● **Task to complete**:
Restate, exactly and only, the lines from the first through the line containing "that follows the hide.".

● **Supplied data**:
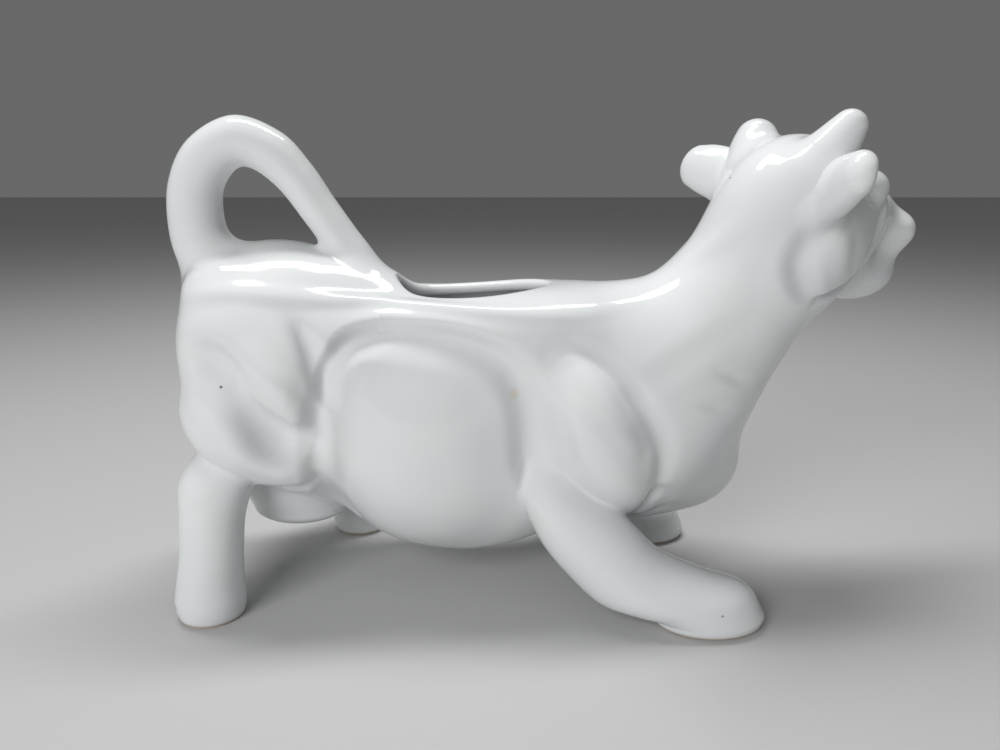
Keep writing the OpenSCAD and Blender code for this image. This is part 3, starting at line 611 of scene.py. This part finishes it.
def lute(limb, turns, width, root=0.0, tip=1.0, steps=13):
    """Rows of a luted joint from the limb out onto the hide, then a sunk end that follows the hide.

    Across the fillet the hide is a away and the limb, swollen, b away, where melt(a, b) = 0."""
    lean = np.linspace(1, -1, steps)
    low = width * (1 - np.abs(lean)) ** 2 / 4
    a = np.repeat(low + width * np.maximum(lean, 0), len(turns)).reshape(steps, -1)
    b = np.repeat(low + width * np.maximum(-lean, 0), len(turns)).reshape(steps, -1)
    a[-1] -= tuck
    turn = np.broadcast_to(turns, a.shape)

    def fillet_point(s):
        """Point of each row of the fillet where the limb is cut at share s."""
        s = np.broadcast_to(s, np.broadcast_shapes(s.shape, a.shape))
        return ring_point(limb, s, turn, b)

    share = np.array([0.98, 0.8, 0.6, 0.4, 0.2])[:, None]
    level = np.full((len(share), len(turns)), -sink)

    def sunk_point(s):
        """Point of each row of the sunk end at share s, drawn in toward the limb's middle."""
        s = np.broadcast_to(s, np.broadcast_shapes(s.shape, level.shape))
        middle = curve(limb, s)[..., :3]
        edge = ring_point(limb, s, turns, width)
        return middle + share[..., None] * (edge - middle)

    s = settle(fillet_point, a, tip, root)
    end = sunk_point(settle(sunk_point, level, tip, root))
    return s[0], fillet_point(s), end, end[-1].mean(0)


def limb_piece(name, grid, first_pole, last_pole, joints, material):
    """The mesh of a luted limb, a pole at each end; at a joint's row its shading follows the hide."""
    rows, cols = grid.shape[:2]
    points = np.concatenate([grid.reshape(-1, 3), [first_pole, last_pole]])
    j = np.arange(cols)
    k = (j + 1) % cols
    first = np.stack([np.full(cols, rows * cols), k, j], -1).tolist()
    last = np.stack([np.full(cols, rows * cols + 1), (rows - 1) * cols + j, (rows - 1) * cols + k], -1)
    faces = quads(rows, cols) + first + last.tolist()
    normals = np.zeros_like(points)
    for row in joints:
        here = slice(row * cols, (row + 1) * cols)
        normals[here] = slope(hide_gap, points[here])
    mesh_piece(name + "_glazed", points, faces, material, [name], normals)


across = np.array([0.0, 1, 0])
ring_turns = 2 * np.pi * np.arange(72) / 72
tail = round_limb(tail_rows, across)
front_s, front_fillet, front_end, front_hub = lute(tail, ring_turns, 3, 1.0, 0.5)
rear_s, rear_fillet, rear_end, rear_hub = lute(tail, ring_turns, 6, 0.0, 0.5)
tube_rows = 110
mix = np.arange(1, tube_rows)[:, None] / tube_rows
tube = ring_point(tail, rear_s * (1 - mix) + front_s * mix, ring_turns)
tail_grid = np.concatenate([rear_end[::-1], rear_fillet[::-1], tube, front_fillet, front_end])
limb_piece("tail_handle", tail_grid, rear_hub, front_hub,
           [len(rear_end), len(tail_grid) - len(front_end) - 1], glaze)


# Udder: a solid ball of clay thumbed to an oval bag, glazed all over, and luted under the groin
# with a soft fillet. Each ring: shares of the reach and the side, height, lean, half length and
# half width (mm).
def leg_limb(table, root, reach_x, side):
    """Rings of a leg: middle, then half axes along the leaning plane and across it."""
    t = np.array(table, float)
    lean = np.radians(t[:, 3])
    zero = np.zeros(len(t))
    middle = np.stack([root + reach_x * t[:, 0], side * t[:, 1], t[:, 2]], -1)
    high = np.stack([np.sin(lean), zero, np.cos(lean)], -1) * t[:, 4:5]
    return np.concatenate([middle, high, across * t[:, 5:]], 1)


nub_rows, nub_end = 10, 84
udder_rings = [(0, 0, 48, 90, 13, 9), (0, 0, 36, 90, 15.5, 12), (0, 0, 28, 90, 16, 12.5),
               (0, 0, 21, 90, 13.5, 10.5)]
udder = leg_limb(udder_rings, -71, 0, 0)
udder_s, fillet, end, hub = lute(udder, ring_turns, 3)
bag_rows, bag_round = 22, 5
bag = ring_point(udder, 1 + (udder_s - 1) * np.arange(bag_rows)[:, None] / bag_rows, ring_turns)
angles = np.radians(np.linspace(0, nub_end, nub_rows))[1:, None, None]
low = udder[-1, :3]
down = np.array([0, 0, bag_round])
nub = low + np.cos(angles) * (bag[0] - low) - np.sin(angles) * down
udder_grid = np.concatenate([nub[::-1], bag, fillet, end])
limb_piece("udder", udder_grid, low - down, hub, [len(udder_grid) - len(end) - 1], glaze)


# Legs: solid rolls of clay pinched to shape, luted to the shell; each sole is wiped free of glaze.
# Each ring: shares of the reach and the side, height, lean, half length and half width (mm).
glazed_leg = porcelain("glazed_leg")
fore_rings = [(-0.1, 0.3, 46, 80, 8, 7), (-0.06, 0.46, 39, 80, 8.5, 8),
              (-0.02, 0.62, 32, 78, 8.8, 9.4), (0.085, 0.72, 24.5, 60, 10.5, 10.2),
              (0.21, 0.83, 17.5, 46, 10.6, 10), (0.34, 0.92, 11.8, 50, 10.4, 9.5),
              (0.51, 0.98, 8.6, 62, 11.4, 9.3), (0.65, 1, 6.4, 73, 13.6, 9.3),
              (0.72, 1, 2.6, 88, 14, 9.3)]
hind_rings = [(-0.35, 0.3, 62, 90, 9, 9), (-0.1, 0.45, 52.5, 90, 9, 8.5),
              (0.3, 0.6, 44.5, 90, 9.5, 9), (0.7, 0.8, 36.5, 90, 9.6, 9.3),
              (0.83, 0.92, 28, 90, 8.2, 8.6), (0.88, 1, 18, 90, 7.8, 8.1),
              (0.97, 1, 10, 90, 8.4, 8.3), (1, 1, 5.4, 90, 8.9, 8.6)]
leg_stance = {
    "right_foreleg": (fore_rings, 0, 53, -27.8), "left_foreleg": (fore_rings, 0, 40, 22),
    "right_hind_leg": (hind_rings, -78, -12, -23.5), "left_hind_leg": (hind_rings, -78, 18, 28),
}
leg_turns = 2 * np.pi * np.arange(96) / 96
shank_rows, edge_rows = 64, 10
# How much a foot draws in under its edge, and the sole's rows as shares of its outline.
foot_draw, sole_shares = 0.14, np.array([0.92, 0.7, 0.4])
for name, stance in leg_stance.items():
    leg = leg_limb(*stance)
    top_s, fillet, end, hub = lute(leg, leg_turns, 1.6)
    shank = ring_point(leg, 1 + (top_s - 1) * np.arange(shank_rows)[:, None] / shank_rows, leg_turns)
    under = leg[-1, :3] * np.array([1, 1, 0])
    angles = np.radians(np.linspace(0, 90, edge_rows))[1:, None, None]
    drawn_in = 1 - foot_draw * (1 - np.cos(angles))
    foot = under + (shank[0] - under) * np.concatenate([drawn_in, drawn_in, 1 - np.sin(angles)], -1)
    sole = under + (foot[-1] - under) * sole_shares[:, None, None]
    grid = np.concatenate([sole[::-1], foot[::-1], shank, fillet, end])
    limb_piece(name, grid, under, hub, [len(grid) - len(end) - 1], glazed_leg)


# Ears and horns: rolls of clay rounded at the tip, the ears pressed hollow with a thumb, glazed and
# luted to the head in pairs. Each ring: ahead, left and up from the middle of the skull, then half
# thickness and half width (mm).
near_ear = [(-1, 2, 1, 6, 8.5), (-3.8, 11, 4.6, 5.4, 8.2), (-5.4, 17, 7, 5, 7.6),
            (-7, 22, 9.2, 4.6, 6.6), (-8.4, 26.2, 11, 4, 5.4)]
far_ear = [(-1, 2, 3, 6, 8.5), (-3.8, 11, 7.4, 5.2, 7.6), (-5.6, 17, 9.8, 4.8, 7.4),
           (-7.6, 22.5, 11.8, 4.2, 6.8), (-9, 26, 12.8, 3.6, 5.8)]
near_horn = [(-7, 1.5, 0, 5, 5), (-5, 10, 9.6, 7.4, 7.4), (-2.6, 12, 14.4, 6.6, 6.6),
             (-0.4, 13.7, 18.4, 5.3, 5.1), (1.6, 15.1, 21.8, 4, 3.8)]
far_horn = [(-6.5, 1.5, 0, 5, 5), (-4.4, 9.6, 10, 7.6, 7.4), (-2.4, 11, 14.6, 7, 6.8),
            (-0.8, 12.2, 17.8, 6.2, 6), (0.4, 13, 20, 5.4, 5.2)]
skull_rolls = {
    "right_ear": (near_ear, -1, crown - 2 * ahead, 1.6),
    "left_ear": (far_ear, 1, crown - 2 * ahead, 1.6),
    "right_horn": (near_horn, -1, ahead, 0),
    "left_horn": (far_horn, 1, ahead, 0),
}
roll_rows, tip_rows = 60, 18
for name, (rings, side, thin_way, dish) in skull_rolls.items():
    t = np.array(rings, float)
    line = skull_middle + (t[:, :3] * np.array([1, side, 1])) @ head_axes
    along = unit(np.gradient(line, axis=0))
    thin = unit(thin_way - (along @ thin_way)[:, None] * along)
    wide = np.cross(along, thin)
    limb = np.concatenate([line, thin * t[:, 3:4], wide * t[:, 4:5]], 1)
    root_s, fillet, end, hub = lute(limb, ring_turns, 4)
    share = np.arange(roll_rows)[:, None] / roll_rows
    roll = ring_point(limb, 1 + (root_s - 1) * share, ring_turns)
    thick = t[-2:, 3:].mean(1)
    lean = np.arctan2(thick[0] - thick[1], np.linalg.norm(line[-1] - line[-2]))
    angles = np.linspace(lean, np.radians(85), tip_rows)[1:, None, None]
    ball = along[-1] * thick[1] / np.cos(lean)
    drawn_in = np.cos(angles) / np.cos(lean) * (roll[0] - line[-1])
    tip = line[-1] + drawn_in + (np.sin(angles) - np.sin(lean)) * ball
    roll = np.concatenate([tip[::-1], roll])
    out = unit(roll - roll.mean(1, keepdims=True)) @ thin[-1]
    along_roll = np.sin(np.pi * np.linspace(0, 1, len(roll)) ** 0.7)[:, None]
    depth = dish * np.maximum(-out, 0) ** 2 * along_roll ** 2
    grid = np.concatenate([roll + depth[..., None] * thin[-1], fillet, end])
    apex = line[-1] + (1 - np.sin(lean)) * ball
    limb_piece(name, grid, apex, hub, [len(grid) - len(end) - 1], glaze)


# Table, lamps and camera: a plain pale floor, a strip of light over the back, a broad soft fill
# from the near side and a grey surround, seen from the photograph's own place and angle.
floor_mesh = bpy.data.meshes.new("floor")
floor_mesh.from_pydata([(-3, -3, 0), (3, -3, 0), (3, 3, 0), (-3, 3, 0)], [], [(0, 1, 2, 3)])
floor = bpy.data.objects.new("floor", floor_mesh)
bpy.context.scene.collection.objects.link(floor)
paper = bpy.data.materials.new("pale_floor")
paper.use_nodes = True
paper.node_tree.nodes["Principled BSDF"].inputs["Base Color"].default_value = (0.55, 0.55, 0.55, 1)
paper.node_tree.nodes["Principled BSDF"].inputs["Roughness"].default_value = 0.8
floor_mesh.materials.append(paper)


def softbox(name, at, aim, size, power, glints):
    """An area lamp of a size (width, height) at a place, aimed at another, in metres and watts.

    A fill leaves no glints."""
    lamp = bpy.data.lights.new(name, "AREA")
    lamp.shape = "RECTANGLE"
    lamp.size, lamp.size_y = size
    lamp.energy = power
    holder = bpy.data.objects.new(name, lamp)
    bpy.context.scene.collection.objects.link(holder)
    holder.location = at
    holder.rotation_mode = "QUATERNION"
    holder.visible_glossy = glints
    holder.rotation_quaternion = (holder.location - type(holder.location)(aim)).to_track_quat("Z", "Y")


softbox("top_softbox", (-0.03, 0.12, 0.62), (0, 0, 0.06), (0.5, 0.11), 2.6, True)
softbox("front_softbox", (-0.36, -0.6, 0.38), (0, 0, 0.06), (0.42, 0.42), 3.4, False)
world = bpy.data.worlds.new("studio")
world.use_nodes = True
world.node_tree.nodes["Background"].inputs["Color"].default_value = (0.5, 0.5, 0.5, 1)
world.node_tree.nodes["Background"].inputs["Strength"].default_value = 0.28
bpy.context.scene.world = world
camera = bpy.data.cameras.new("photo_camera")
camera.lens, camera.sensor_width, camera.clip_start = 27.72, 36, 0.005
holder = bpy.data.objects.new("photo_camera", camera)
bpy.context.scene.collection.objects.link(holder)
holder.location = (-0.015, -0.202, 0.112)
holder.rotation_euler = (np.radians(75), 0, 0)
bpy.context.scene.camera = holder
bpy.context.scene.view_settings.view_transform = "Standard"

● **Reply**:
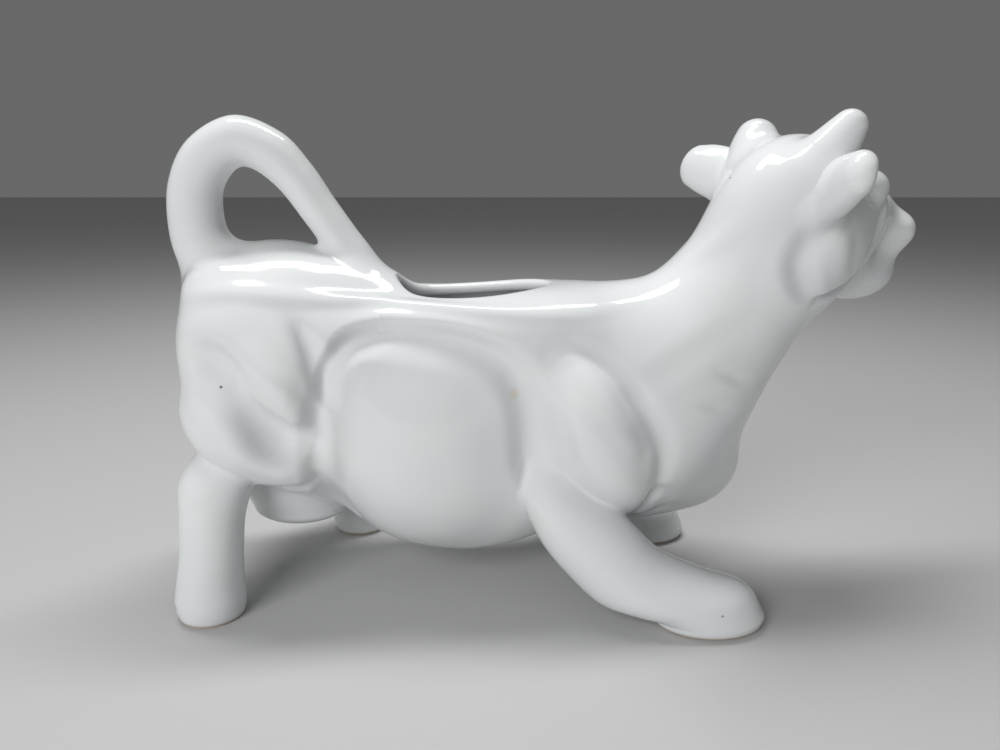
Keep writing the OpenSCAD and Blender code for this image. This is part 3, starting at line 611 of scene.py. This part finishes it.
def lute(limb, turns, width, root=0.0, tip=1.0, steps=13):
    """Rows of a luted joint from the limb out onto the hide, then a sunk end that follows the hide.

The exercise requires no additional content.